How does Kalman Filter provide information regarding the accuracy of the current estimate? I am a beginner in Kalman Filter and have been reading quite a lot on the Internet and books. I am stuck on how can the P matrix provide the accuracy information regarding the current estimate. Below is the quote from wiki. Note that k is subscript.
Pk,k, the a posteriori error covariance matrix (a measure of the estimated accuracy of the state estimate).
If I use an example of a car traveling in a straight line constant velocity throughout, my estimate position should be about a straight line with the slope being the speed. If I were to note down all the estimate points for example, 1m, 3m, 5m, 7m, etc (car with speed 2m/s, readings at 1sec interval), wouldn't the variance of this estimate position be a number which is constantly growing?

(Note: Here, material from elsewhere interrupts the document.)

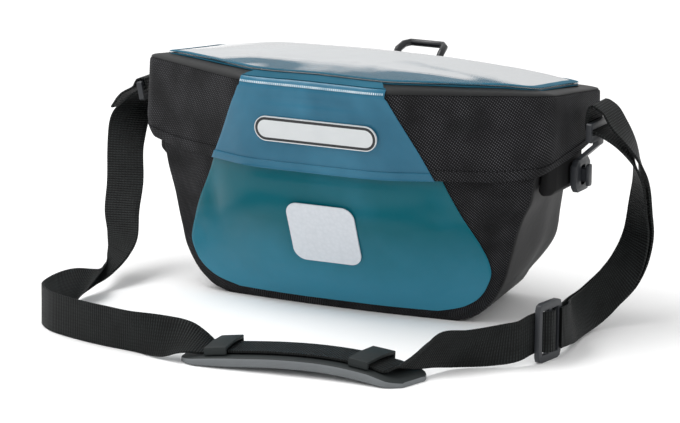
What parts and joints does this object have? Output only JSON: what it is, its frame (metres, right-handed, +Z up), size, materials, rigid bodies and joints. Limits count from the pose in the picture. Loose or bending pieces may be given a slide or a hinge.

But base on the wiki description, the variance of the predicted position should be small when it can predict accurately. Are you guys able to tell me which portion am I interpreting wrongly? Is my way of calculating the variance of predicted position wrong?

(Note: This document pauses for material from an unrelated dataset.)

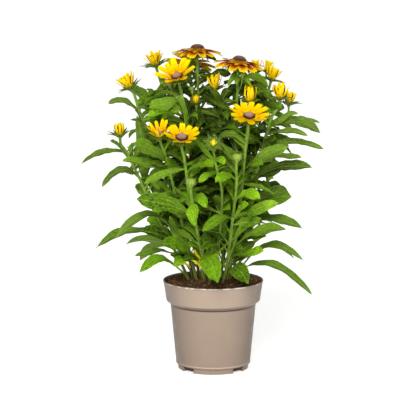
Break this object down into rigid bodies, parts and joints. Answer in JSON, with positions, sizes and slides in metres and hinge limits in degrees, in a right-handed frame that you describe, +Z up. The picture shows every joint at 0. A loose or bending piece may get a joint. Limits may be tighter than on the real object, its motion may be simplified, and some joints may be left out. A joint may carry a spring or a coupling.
{
  "type": "potted rudbeckia plant",
  "caption": "Bushy garden rudbeckia in a round nursery pot with a collared rim: leafy stems, half-open and open daisy blooms with dark centres, green buds, potting soil.",
  "frame": {"origin": "centre of the pot's base, on the surface it stands on", "axes": "+Z up along the pot's axis, -Y towards the side seen in the picture, +X to its right"},
  "size_m": [0.403, 0.3214, 0.5496],
  "materials": {
    "pot": "matte taupe moulded plastic",
    "soil": "damp peat and bark crumbs",
    "foliage": "soft hairy green leaf and stem",
    "ray_florets": "satin yellow petal",
    "discs": "matte brown floret cone"
  },
  "bodies": {
    "root": {"rays_top_centre": "ray_florets", "disc_top_centre": "discs", "rays_top_right": "ray_florets", "disc_top_right": "discs", "rays_cupped": "ray_florets", "disc_cupped": "discs", "rays_upper_left": "ray_florets", "rays_far_left": "ray_florets", "rays_left_bud": "ray_florets", "rays_mid_left": "ray_florets", "disc_mid_left": "discs", "rays_mid_front": "ray_florets", "disc_mid_front": "discs", "rays_mid_right": "ray_florets", "disc_mid_right": "discs", "rays_centre": "ray_florets", "rays_star": "ray_florets", "rays_back_pair_left": "ray_florets", "rays_right_tall": "ray_florets", "rays_far_right": "ray_florets", "rays_behind_top": "ray_florets", "disc_behind_top": "discs", "rays_back_left": "ray_florets", "disc_back_left": "discs", "rays_back_middle": "ray_florets", "disc_back_middle": "discs", "rays_back_right": "ray_florets", "disc_back_right": "discs", "rays_curled": "ray_florets", "rays_small_right": "ray_florets", "rays_back_pair_right": "ray_florets", "rays_right_edge": "ray_florets", "pot": "pot", "soil": "soil", "leafy_stem_top_centre": "foliage", "leafy_stem_top_right": "foliage", "leafy_stem_cupped": "foliage", "leafy_stem_upper_left": "foliage", "leafy_stem_far_left": "foliage", "leafy_stem_left_bud": "foliage", "leafy_stem_mid_left": "foliage", "leafy_stem_mid_front": "foliage", "leafy_stem_mid_right": "foliage", "leafy_stem_centre": "foliage", "leafy_stem_star": "foliage", "leafy_stem_front_bud": "foliage", "leafy_stem_right_bud": "foliage", "leafy_stem_back_pair": "foliage", "leafy_stem_right_tall": "foliage", "leafy_stem_far_right": "foliage", "leafy_stem_behind_top": "foliage", "leafy_stem_back_left": "foliage", "leafy_stem_back_middle": "foliage", "leafy_stem_back_right": "foliage", "leafy_stem_side_right": "foliage"}
  },
  "joints": []
}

 A: Let $x$ be the unknown state, and let $\hat{x}$ be the estimate. Assume that $x$ and $\hat{x}$ are both column vectors. Define the error covariance matrix $P$ as
$$
P = E\{(x-\hat{x})(x-\hat{x})^{\rm T}\} - E\{x-\hat{x}\} E\{x-\hat{x}\}^{\rm T}.
$$
Under certain assumptions, the Kalman filter is an unbiased estimator. Which means that 
$$
P = E\{(x-\hat{x})(x-\hat{x})^{\rm T}\}.
$$
So if your position grows, the estimated position should grow as well, and error covariance matrix $P$ gives you an idea of how close your estimate is to the truth.
A: Thank you Mr Fegur for the above formula.

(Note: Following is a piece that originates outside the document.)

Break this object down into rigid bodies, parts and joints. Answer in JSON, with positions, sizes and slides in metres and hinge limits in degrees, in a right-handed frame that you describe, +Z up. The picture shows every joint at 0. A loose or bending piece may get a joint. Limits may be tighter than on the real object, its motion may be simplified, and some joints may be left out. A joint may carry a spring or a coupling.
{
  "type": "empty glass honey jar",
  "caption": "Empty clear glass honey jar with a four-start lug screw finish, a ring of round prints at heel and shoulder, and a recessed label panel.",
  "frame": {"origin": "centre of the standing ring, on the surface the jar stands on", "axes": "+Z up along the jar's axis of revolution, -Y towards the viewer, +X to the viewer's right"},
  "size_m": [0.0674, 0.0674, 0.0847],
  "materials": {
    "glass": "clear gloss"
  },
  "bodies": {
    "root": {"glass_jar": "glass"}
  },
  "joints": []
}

After more readings, I realize that the P matrix is actually the theoretical error in estimate. If the process noise Q is zero, the variance will converge close to 0. If there is some process noise, the variance will just converge to some stable value. The measurements will not affect the P matrix as it is just the theoretical variances.
Initially I thought the P matrix is referring the the estimates only which is why I got confuse.